TO DO: Render every entry exactly as it appears.

(Records from a collection)
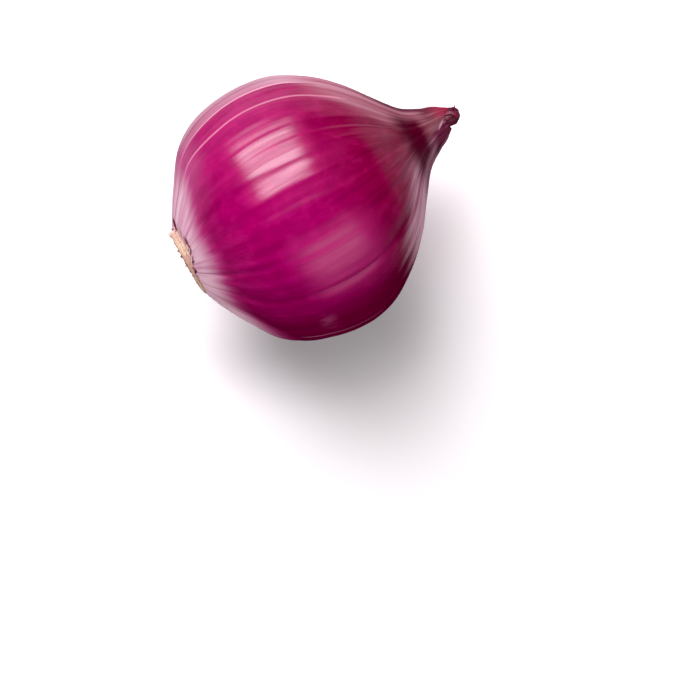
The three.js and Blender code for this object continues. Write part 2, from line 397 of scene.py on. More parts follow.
def made_by(piece, tree, values):
    """Runs a tree on a piece with these values, and keeps the result as its plain mesh."""
    modifier = piece.modifiers.new(tree.name, "NODES")
    modifier.node_group = tree
    for item in tree.interface.items_tree:
        if item.item_type == "SOCKET" and item.in_out == "INPUT" and item.name in values:
            modifier[item.identifier] = values[item.name]
    graph = bpy.context.evaluated_depsgraph_get()
    mesh = bpy.data.meshes.new_from_object(
        piece.evaluated_get(graph), preserve_all_data_layers=True, depsgraph=graph
    )
    piece.modifiers.clear()
    piece.data = mesh
    mesh.name = piece.name
    mesh.shade_smooth()
    return piece


def noise_at(tree, place, detail, roughness):
    """Noise at a place that three values give."""
    vector = add(tree, "ShaderNodeCombineXYZ", dict(enumerate(place))).outputs[0]
    cloud = {"Vector": vector, "Scale": 1.0, "Detail": detail, "Roughness": roughness}
    return add(tree, "ShaderNodeTexNoise", cloud).outputs[0]


def finish_tree(tree, geometry, material):
    """Ends a tree with real meshes instead of copies, in this material."""
    whole = add(tree, "GeometryNodeRealizeInstances", {"Geometry": geometry})
    parts = {"Geometry": whole.outputs[0], "Material": material}
    dressed = add(tree, "GeometryNodeSetMaterial", parts)
    tree.links.new(dressed.outputs[0], tree.nodes.new("NodeGroupOutput").inputs[0])
    return tree


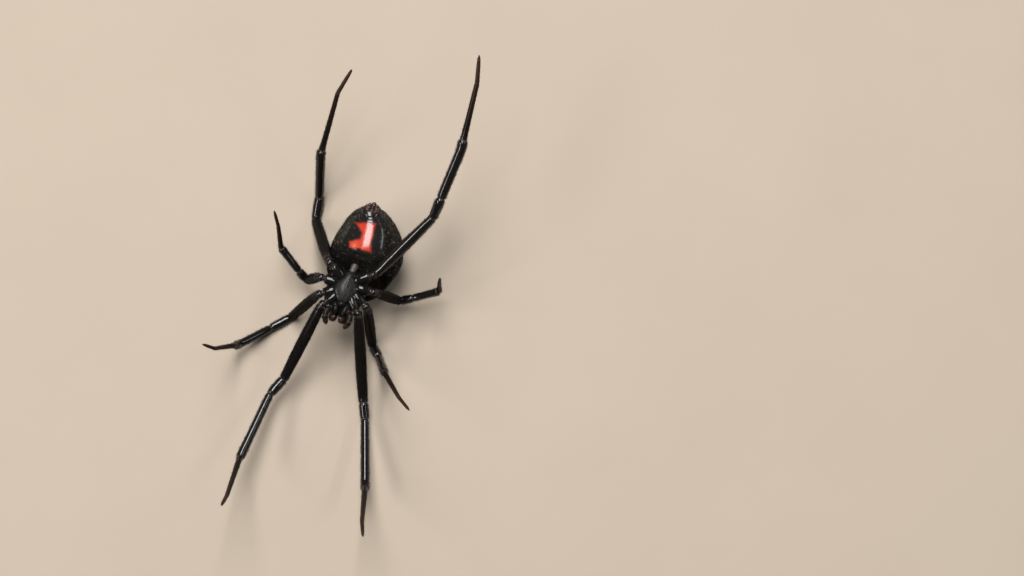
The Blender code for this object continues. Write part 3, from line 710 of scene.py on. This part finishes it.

TASK OUTPUT:
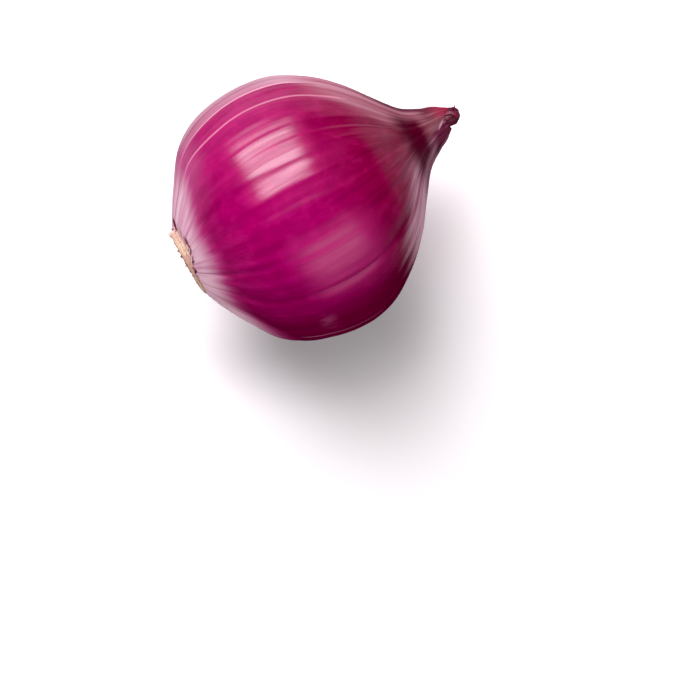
The three.js and Blender code for this object continues. Write part 2, from line 397 of scene.py on. More parts follow.
def made_by(piece, tree, values):
    """Runs a tree on a piece with these values, and keeps the result as its plain mesh."""
    modifier = piece.modifiers.new(tree.name, "NODES")
    modifier.node_group = tree
    for item in tree.interface.items_tree:
        if item.item_type == "SOCKET" and item.in_out == "INPUT" and item.name in values:
            modifier[item.identifier] = values[item.name]
    graph = bpy.context.evaluated_depsgraph_get()
    mesh = bpy.data.meshes.new_from_object(
        piece.evaluated_get(graph), preserve_all_data_layers=True, depsgraph=graph
    )
    piece.modifiers.clear()
    piece.data = mesh
    mesh.name = piece.name
    mesh.shade_smooth()
    return piece


def noise_at(tree, place, detail, roughness):
    """Noise at a place that three values give."""
    vector = add(tree, "ShaderNodeCombineXYZ", dict(enumerate(place))).outputs[0]
    cloud = {"Vector": vector, "Scale": 1.0, "Detail": detail, "Roughness": roughness}
    return add(tree, "ShaderNodeTexNoise", cloud).outputs[0]


def finish_tree(tree, geometry, material):
    """Ends a tree with real meshes instead of copies, in this material."""
    whole = add(tree, "GeometryNodeRealizeInstances", {"Geometry": geometry})
    parts = {"Geometry": whole.outputs[0], "Material": material}
    dressed = add(tree, "GeometryNodeSetMaterial", parts)
    tree.links.new(dressed.outputs[0], tree.nodes.new("NodeGroupOutput").inputs[0])
    return tree


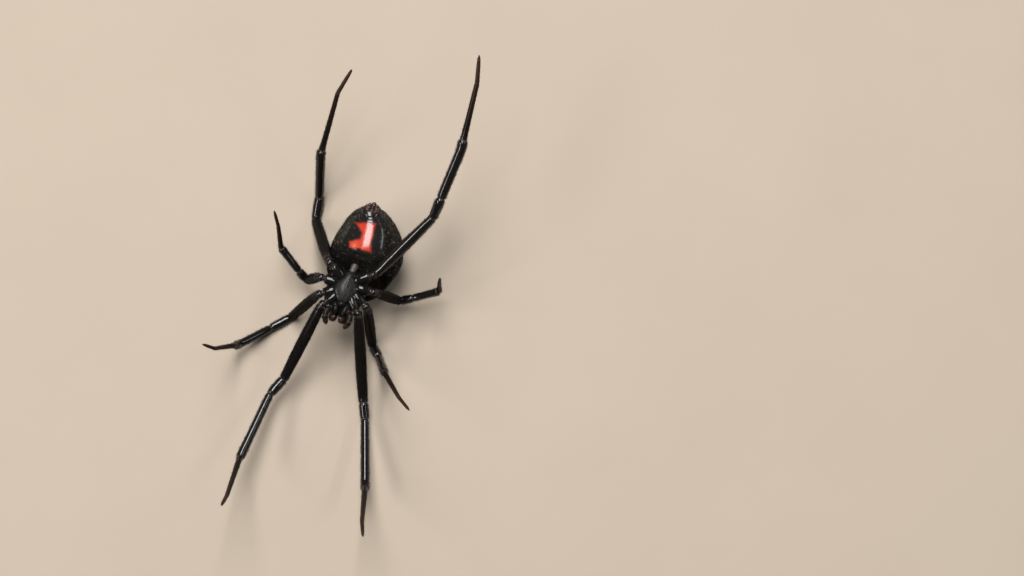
The Blender code for this object continues. Write part 3, from line 710 of scene.py on. This part finishes it.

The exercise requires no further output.